Nein, mir sind meine Reserven und Erstzteile restlos ausgegangen . Hm, also kann man die A8 bedenkenlos nehmen? Hab mich mit denen noch nie auseinander gesetzt, weil ich eigentlich zur Zeit nur Intels empfehle und verbaue.


----------



## Herbboy (18. November 2013)

Shorty484 schrieb:


> Nein, mir sind meine Reserven und Erstzteile restlos ausgegangen . Hm, also kann man die A8 bedenkenlos nehmen? Hab mich mit denen noch nie auseinander gesetzt, weil ich eigentlich zur Zeit nur Intels empfehle und verbaue.



Klar kann man den auch bedenkenlos nehmen. Aber is halt die Frage, ob es ein 30-50€ günstigerer G32xx nicht auch tut ^^


----------



## Shorty484 (18. November 2013)

Ach so, zu den Pentium G.... standen bei hardwareversand keine weiteren Informationen dazu, deshalb dachte ich die haben keine Grafikeinheit. Dann kann ich diese natürlich auch nehmen.


----------



## Herbboy (18. November 2013)

guckst du zb Intel Pentium G3220 2x 3.00GHz So.1150 BOX - Hardware, Notebooks  da steht das mit der Gafikeinheit


----------



## TrinityBlade (18. November 2013)

Die Leistung eines Celeron oder Pentium reicht für einen Office-PC locker aus. Der Pentium G2020 steckt beispielsweise einen Core2Duo E8400 mühelos in die Tasche. Wenn du noch Budget übrig hast, investiere lieber in eine gute SSD und leise Lüfter.


----------



## Shorty484 (18. November 2013)

der Gesamtpreis sollte inklusive Win 7 450 Euro nicht übersteigen, da wird es mit der SSD eng. Ehrlich gesagt ist mir der Aufpreis zu einer normalen HDD auch zu hoch und der Vorteil der SSD zu gering. Später vielleicht, wenn der Preis pro Gb etwas gesunken ist.

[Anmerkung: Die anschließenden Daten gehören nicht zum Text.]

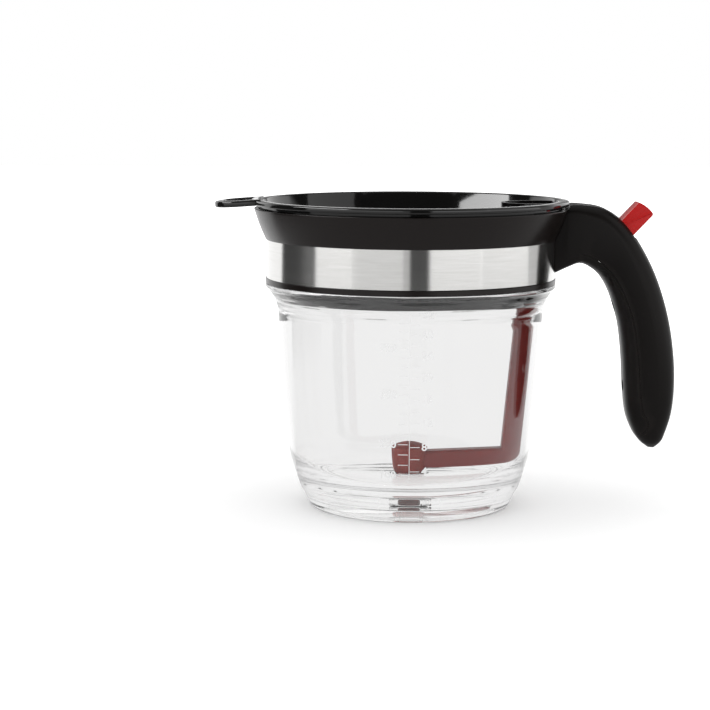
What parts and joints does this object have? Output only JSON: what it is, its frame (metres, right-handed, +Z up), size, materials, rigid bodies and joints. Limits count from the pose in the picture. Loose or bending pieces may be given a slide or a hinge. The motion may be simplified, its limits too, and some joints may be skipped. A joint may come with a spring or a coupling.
{
  "type": "gravy fat separator",
  "caption": "Clear gravy fat separator jug with a lift-off strainer, a side handle, and a thumb lever that lifts the stopper in its floor.",
  "frame": {"origin": "centre of the ring that the jug stands on", "axes": "+Z up along the jug's axis, +X from the axis towards the handle"},
  "size_m": [0.227, 0.155, 0.152],
  "materials": {
    "clear_plastic": "clear, polished",
    "black_plastic": "fine satin",
    "black_gloss": "polished",
    "red_plastic": "polished",
    "red_rubber": "smooth satin",
    "grey_rubber": "smooth",
    "brushed_band": "brushed round the band",
    "stainless_steel": "plain"
  },
  "bodies": {
    "jug": {"jar": "clear_plastic", "outlet_spout": "clear_plastic", "trim_ring": "black_plastic", "steel_band": "brushed_band", "neck_gasket": "grey_rubber", "collar": "black_plastic", "strainer_seal": "grey_rubber", "handle_body": "black_plastic", "handle_cover": "black_plastic", "handle_screws": "stainless_steel", "cover_screws": "stainless_steel", "lever_pin": "stainless_steel", "arm_guide": "black_plastic", "return_spring": "stainless_steel"},
    "lever": {"thumb_lever": "red_plastic"},
    "lift": {"lift_arm": "red_plastic", "lift_head": "red_plastic", "stopper": "red_rubber"},
    "lid": {"strainer": "black_gloss"}
  },
  "joints": [
    {"name": "lever_press", "type": "hinge", "parent": "jug", "child": "lever", "pos_m": [0.096, 0, 0.1345], "axis": [0, 1, 0], "range_deg": [0, 12]},
    {"name": "lift_slide", "type": "slide", "parent": "jug", "child": "lift", "axis": [0, 0, 1], "range_m": [0, 0.00806], "stiffness_N_per_m": 380, "springref_m": -0.005, "deforming": ["return_spring"]},
    {"name": "strainer_lift", "type": "slide", "parent": "jug", "child": "lid", "axis": [0, 0, 1], "range_m": [0, 0.09]}
  ],
  "couplings": [
    {"joint": "lever_press", "follows": "lift_slide", "rad_per_m": 25.975}
  ]
}
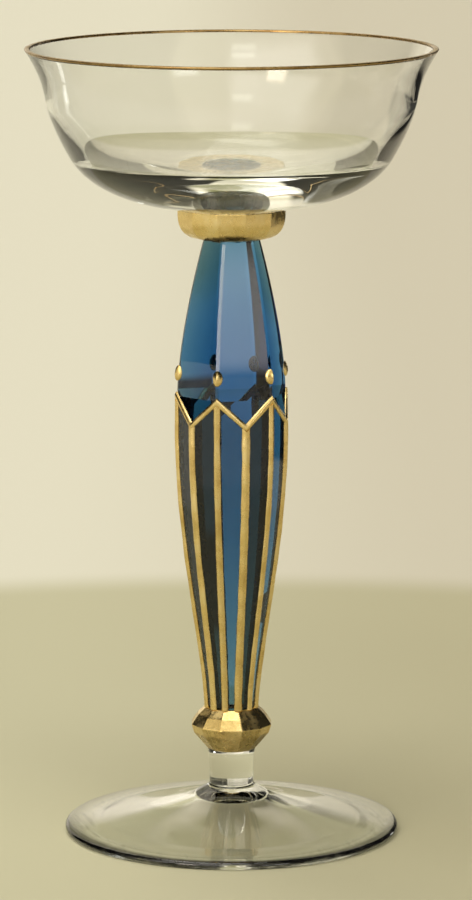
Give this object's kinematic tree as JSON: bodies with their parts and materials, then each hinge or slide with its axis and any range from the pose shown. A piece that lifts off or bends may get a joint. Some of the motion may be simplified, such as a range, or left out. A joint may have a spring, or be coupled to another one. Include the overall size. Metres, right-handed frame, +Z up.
{
  "type": "crystal cocktail glass",
  "caption": "Stemmed saucer glass: clear flared bowl, gilded collar, blue facet-cut baluster stem with raised gilding, gilded knop, clear conical foot.",
  "frame": {"origin": "centre of the foot's resting plane, on the glass's axis", "axes": "+Z up the stem to the bowl; one of the six broad facets of the stem faces -Y"},
  "size_m": [0.1, 0.1, 0.1938],
  "materials": {
    "clear_glass": "polished clear crystal",
    "blue_glass": "polished cut blue glass",
    "gilding": "burnished gold, slightly worn"
  },
  "bodies": {
    "root": {"foot": "clear_glass", "neck": "clear_glass", "knop": "gilding", "stem": "blue_glass", "zigzag_gilding": "gilding", "peak_line_1": "gilding", "valley_line_1": "gilding", "gilt_drop_1": "gilding", "peak_line_2": "gilding", "valley_line_2": "gilding", "gilt_drop_2": "gilding", "peak_line_3": "gilding", "valley_line_3": "gilding", "gilt_drop_3": "gilding", "peak_line_4": "gilding", "valley_line_4": "gilding", "gilt_drop_4": "gilding", "peak_line_5": "gilding", "valley_line_5": "gilding", "gilt_drop_5": "gilding", "peak_line_6": "gilding", "valley_line_6": "gilding", "gilt_drop_6": "gilding", "collar": "gilding", "bowl": "clear_glass", "lip_gilding": "gilding"}
  },
  "joints": []
}
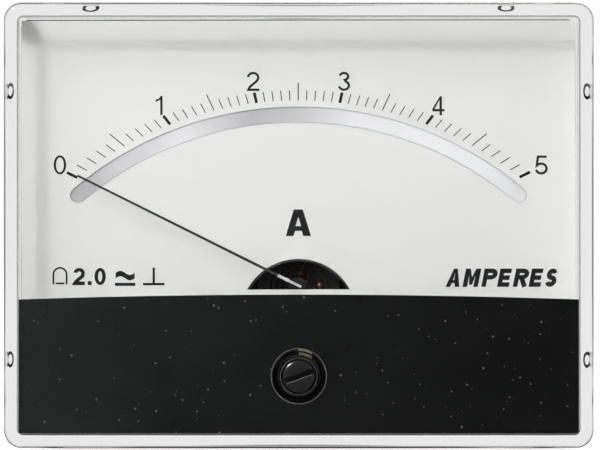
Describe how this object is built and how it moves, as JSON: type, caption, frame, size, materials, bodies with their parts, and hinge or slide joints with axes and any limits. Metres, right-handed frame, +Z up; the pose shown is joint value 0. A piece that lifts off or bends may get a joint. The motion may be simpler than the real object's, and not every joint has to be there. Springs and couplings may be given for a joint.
{
  "type": "analogue panel meter",
  "caption": "Rectangular clear-fronted analogue panel ammeter with moving-coil movement, mirror scale, zero adjuster, round rear barrel and terminal studs.",
  "frame": {"origin": "middle of the face, in the plane of the panel that the flange seats on", "axes": "+X to the right seen from the front, +Z up, the front faces -Y and the barrel runs along +Y"},
  "size_m": [0.086, 0.057, 0.065],
  "materials": {
    "clear_acrylic": "clear polished acrylic",
    "mask_black": "fine matte black",
    "case_black": "black moulded phenolic, satin",
    "dial_white": "off-white matte paint",
    "mirror": "silvered strip",
    "blackened_brass": "blackened",
    "brass": "turned brass",
    "plated_steel": "bright zinc plate",
    "soft_iron": "ground soft iron",
    "magnet": "ground magnet alloy",
    "aluminium": "bare aluminium",
    "copper_wire": "enamelled copper wire",
    "spring_bronze": "spring bronze",
    "pointer_black": "black painted aluminium",
    "ivory_nylon": "ivory nylon",
    "adjuster_black": "glossy black moulding",
    "wire_sleeve": "soft red sleeve"
  },
  "bodies": {
    "case": {"base_case": "case_black", "core_magnet": "magnet", "core_spacer_lower": "brass", "core_spacer_upper": "brass", "dial_plate": "dial_white", "dial_screw_left": "plated_steel", "dial_screw_right": "plated_steel", "front_bridge": "blackened_brass", "front_cover": "clear_acrylic", "front_jewel_screw": "blackened_brass", "front_lock_nut": "brass", "front_spacer_left": "brass", "front_spacer_right": "brass", "lead_wire_left": "wire_sleeve", "lead_wire_right": "wire_sleeve", "mask_plate": "mask_black", "mirror_strip": "mirror", "mounting_nut_lower_left": "plated_steel", "mounting_nut_lower_right": "plated_steel", "mounting_nut_upper_left": "plated_steel", "mounting_nut_upper_right": "plated_steel", "mounting_stud_lower_left": "plated_steel", "mounting_stud_lower_right": "plated_steel", "mounting_stud_upper_left": "plated_steel", "mounting_stud_upper_right": "plated_steel", "mounting_washer_lower_left": "plated_steel", "mounting_washer_lower_right": "plated_steel", "mounting_washer_upper_left": "plated_steel", "mounting_washer_upper_right": "plated_steel", "movement_screw_left": "plated_steel", "movement_screw_right": "plated_steel", "rear_abutment": "brass", "rear_bridge": "brass", "rear_hairspring": "spring_bronze", "rear_jewel_screw": "brass", "rear_lock_nut": "brass", "rear_spacer_left": "brass", "rear_spacer_right": "brass", "shunt_strip": "spring_bronze", "terminal_base_nut_left": "brass", "terminal_base_nut_right": "brass", "terminal_stud_left": "brass", "terminal_stud_right": "brass", "terminal_washer_left": "plated_steel", "terminal_washer_right": "plated_steel", "terminal_wire_nut_left": "brass", "terminal_wire_nut_right": "brass", "yoke_ring": "soft_iron"},
    "zero_adjuster": {"zero_adjuster": "adjuster_black"},
    "zero_lever": {"zero_lever": "ivory_nylon", "front_hairspring": "spring_bronze"},
    "moving_coil": {"coil_former": "aluminium", "coil_winding": "copper_wire", "front_pivot": "plated_steel", "rear_pivot": "plated_steel", "balance_cross": "aluminium", "pointer": "pointer_black", "tail_weight": "brass", "side_weight_left": "brass", "side_weight_right": "brass"}
  },
  "joints": [
    {"name": "adjuster_turn", "type": "hinge", "parent": "case", "child": "zero_adjuster", "pos_m": [0, -0.014, -0.022], "axis": [0, 1, 0], "range_deg": [-40, 40]},
    {"name": "lever_turn", "type": "hinge", "parent": "case", "child": "zero_lever", "pos_m": [0, -0.00235, -0.00913], "axis": [0, 1, 0], "range_deg": [-4, 4]},
    {"name": "pointer_swing", "type": "hinge", "parent": "zero_lever", "child": "moving_coil", "pos_m": [0, 0.0096, -0.00913], "axis": [0, 1, 0], "range_deg": [-2, 130], "stiffness_Nm_per_rad": 0.00002}
  ],
  "couplings": [
    {"joint": "lever_turn", "follows": "adjuster_turn", "ratio": -0.096}
  ]
}
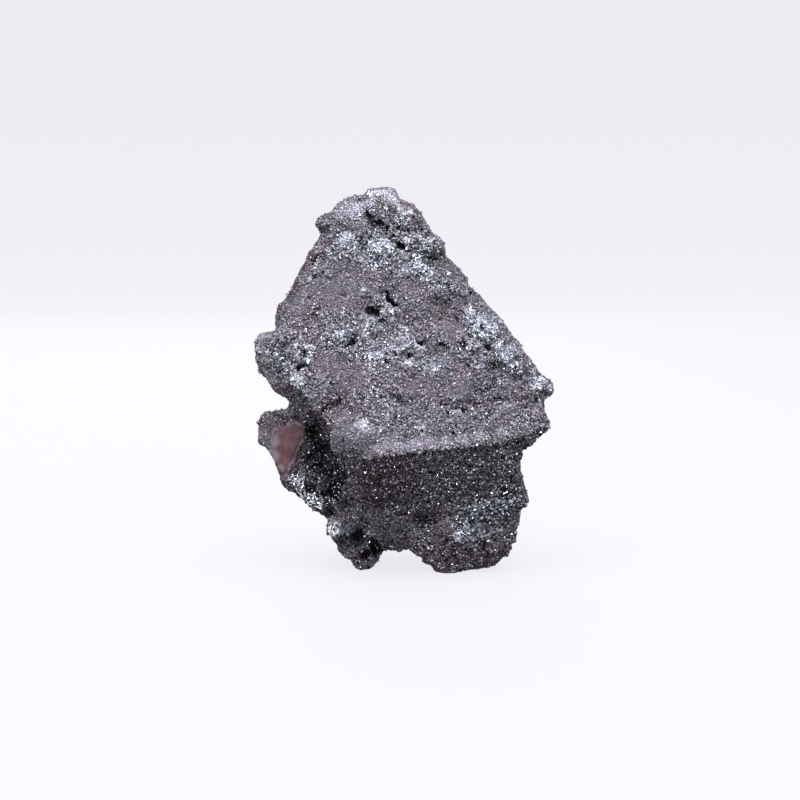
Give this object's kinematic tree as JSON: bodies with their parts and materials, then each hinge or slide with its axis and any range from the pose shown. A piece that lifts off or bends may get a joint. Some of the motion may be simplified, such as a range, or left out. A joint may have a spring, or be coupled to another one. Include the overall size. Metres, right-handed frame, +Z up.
{
  "type": "hematite pseudomorph",
  "caption": "Natural crystal group with a broad sloping octahedral face over a sharp ridge, a wing and a lobe on its left, and a lumpy foot that it stands on.",
  "frame": {"origin": "middle of the footprint, on the plane of the flats that the stone stands on", "axes": "+Z up, the longest extent; +X to the right of the broad sloping display face; +Y from that face towards the back, the shortest extent"},
  "size_m": [0.028, 0.0228, 0.0357],
  "materials": {
    "hematite": "dark steel-grey metallic crust of small sparkling crystals, with a purple cast where it is dull"
  },
  "bodies": {
    "root": {"pseudomorph": "hematite"}
  },
  "joints": []
}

> guckst du zb Intel Pentium G3220 2x 3.00GHz So.1150 BOX - Hardware, Notebooks  da steht das mit der Gafikeinheit


Ah, alles klar


----------



## Herbboy (18. November 2013)

Shorty484 schrieb:


> der Gesamtpreis sollte inklusive Win 7 450 Euro nicht übersteigen, da wird es mit der SSD eng. Ehrlich gesagt ist mir der Aufpreis zu einer normalen HDD auch zu hoch und der Vorteil der SSD zu gering.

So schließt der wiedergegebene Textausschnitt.